* Begin ENTRIES *
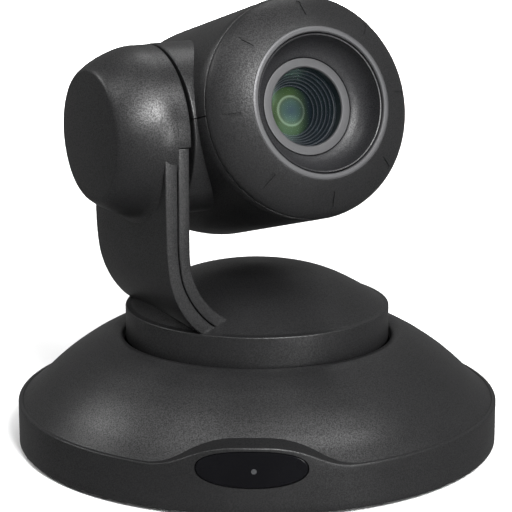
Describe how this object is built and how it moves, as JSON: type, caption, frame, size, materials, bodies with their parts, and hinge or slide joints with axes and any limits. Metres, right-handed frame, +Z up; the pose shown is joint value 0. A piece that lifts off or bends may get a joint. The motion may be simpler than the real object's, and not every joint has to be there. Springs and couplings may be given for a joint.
* End ENTRIES *
* Begin ENTRIES *
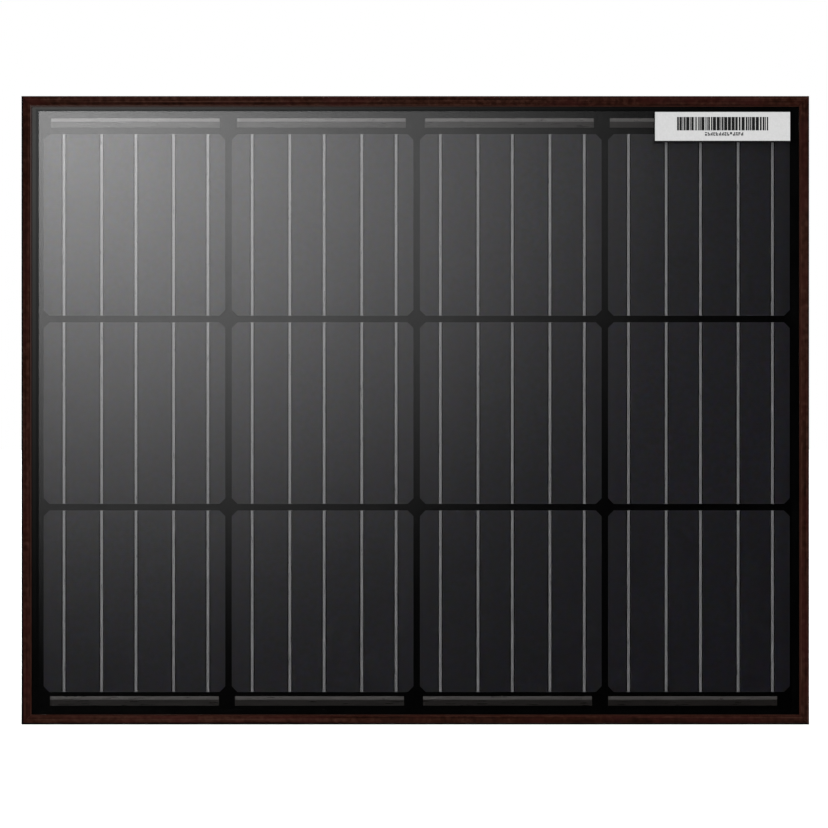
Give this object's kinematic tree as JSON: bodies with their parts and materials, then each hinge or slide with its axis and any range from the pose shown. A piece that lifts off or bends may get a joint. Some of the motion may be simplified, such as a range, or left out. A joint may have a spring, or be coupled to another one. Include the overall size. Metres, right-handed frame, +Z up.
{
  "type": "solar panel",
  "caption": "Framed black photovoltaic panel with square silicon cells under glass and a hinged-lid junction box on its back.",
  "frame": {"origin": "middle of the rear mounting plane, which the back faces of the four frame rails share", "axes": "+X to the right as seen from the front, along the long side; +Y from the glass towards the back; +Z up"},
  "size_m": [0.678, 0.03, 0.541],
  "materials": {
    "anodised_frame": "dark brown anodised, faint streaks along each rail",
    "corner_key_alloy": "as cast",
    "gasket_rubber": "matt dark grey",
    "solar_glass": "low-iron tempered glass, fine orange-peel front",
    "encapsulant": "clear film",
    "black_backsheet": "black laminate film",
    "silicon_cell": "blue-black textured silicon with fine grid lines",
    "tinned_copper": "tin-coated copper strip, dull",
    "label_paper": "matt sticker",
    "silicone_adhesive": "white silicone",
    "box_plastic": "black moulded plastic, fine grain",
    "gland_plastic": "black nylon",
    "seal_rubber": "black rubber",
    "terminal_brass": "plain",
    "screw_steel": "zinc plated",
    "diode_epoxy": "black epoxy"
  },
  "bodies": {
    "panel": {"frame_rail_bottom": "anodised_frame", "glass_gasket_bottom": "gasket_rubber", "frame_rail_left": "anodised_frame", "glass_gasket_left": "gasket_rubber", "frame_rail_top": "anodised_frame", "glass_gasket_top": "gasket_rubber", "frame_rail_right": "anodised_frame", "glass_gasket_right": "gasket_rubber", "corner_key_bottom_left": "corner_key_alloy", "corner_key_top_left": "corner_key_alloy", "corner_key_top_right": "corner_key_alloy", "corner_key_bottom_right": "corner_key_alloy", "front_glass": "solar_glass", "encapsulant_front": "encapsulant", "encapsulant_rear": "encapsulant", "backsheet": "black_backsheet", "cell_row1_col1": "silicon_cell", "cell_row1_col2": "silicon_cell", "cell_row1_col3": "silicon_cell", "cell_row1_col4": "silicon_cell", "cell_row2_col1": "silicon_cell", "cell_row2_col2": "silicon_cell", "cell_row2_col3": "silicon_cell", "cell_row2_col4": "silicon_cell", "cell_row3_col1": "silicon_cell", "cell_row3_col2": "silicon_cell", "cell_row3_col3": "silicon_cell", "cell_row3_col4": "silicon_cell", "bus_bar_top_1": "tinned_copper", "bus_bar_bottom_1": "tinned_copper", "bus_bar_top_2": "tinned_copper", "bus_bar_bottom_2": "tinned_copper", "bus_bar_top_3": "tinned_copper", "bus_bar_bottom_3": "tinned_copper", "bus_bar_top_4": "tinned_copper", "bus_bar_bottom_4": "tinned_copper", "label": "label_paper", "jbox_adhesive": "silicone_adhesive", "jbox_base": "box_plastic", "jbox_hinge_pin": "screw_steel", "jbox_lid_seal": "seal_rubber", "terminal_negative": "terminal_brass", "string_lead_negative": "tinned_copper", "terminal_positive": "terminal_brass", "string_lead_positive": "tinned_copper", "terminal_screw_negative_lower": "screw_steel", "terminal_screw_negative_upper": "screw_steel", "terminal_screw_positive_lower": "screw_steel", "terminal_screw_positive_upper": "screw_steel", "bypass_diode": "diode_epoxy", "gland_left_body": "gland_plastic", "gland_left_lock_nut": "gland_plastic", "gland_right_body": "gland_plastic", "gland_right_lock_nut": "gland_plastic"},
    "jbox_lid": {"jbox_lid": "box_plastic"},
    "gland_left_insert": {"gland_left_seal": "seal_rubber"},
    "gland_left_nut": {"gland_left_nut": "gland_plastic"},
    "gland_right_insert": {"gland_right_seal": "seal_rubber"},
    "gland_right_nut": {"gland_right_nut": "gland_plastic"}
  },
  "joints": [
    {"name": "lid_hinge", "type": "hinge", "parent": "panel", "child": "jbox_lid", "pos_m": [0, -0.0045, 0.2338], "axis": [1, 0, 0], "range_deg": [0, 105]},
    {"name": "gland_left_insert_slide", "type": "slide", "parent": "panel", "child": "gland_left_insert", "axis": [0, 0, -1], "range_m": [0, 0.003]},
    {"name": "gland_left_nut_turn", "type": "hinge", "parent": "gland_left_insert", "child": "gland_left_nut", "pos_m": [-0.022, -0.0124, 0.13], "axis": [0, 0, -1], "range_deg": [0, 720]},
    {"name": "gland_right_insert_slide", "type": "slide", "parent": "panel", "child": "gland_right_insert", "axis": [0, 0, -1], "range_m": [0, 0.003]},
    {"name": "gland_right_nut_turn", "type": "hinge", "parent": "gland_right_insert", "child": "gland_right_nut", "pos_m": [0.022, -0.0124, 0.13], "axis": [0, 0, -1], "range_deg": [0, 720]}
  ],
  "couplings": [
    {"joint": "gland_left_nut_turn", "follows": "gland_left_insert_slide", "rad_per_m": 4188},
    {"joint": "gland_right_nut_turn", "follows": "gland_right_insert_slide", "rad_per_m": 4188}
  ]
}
* End ENTRIES *
BRIEF:
Report only how many lines in the listing contain the string "each".

CORRECT RESPONSE:
2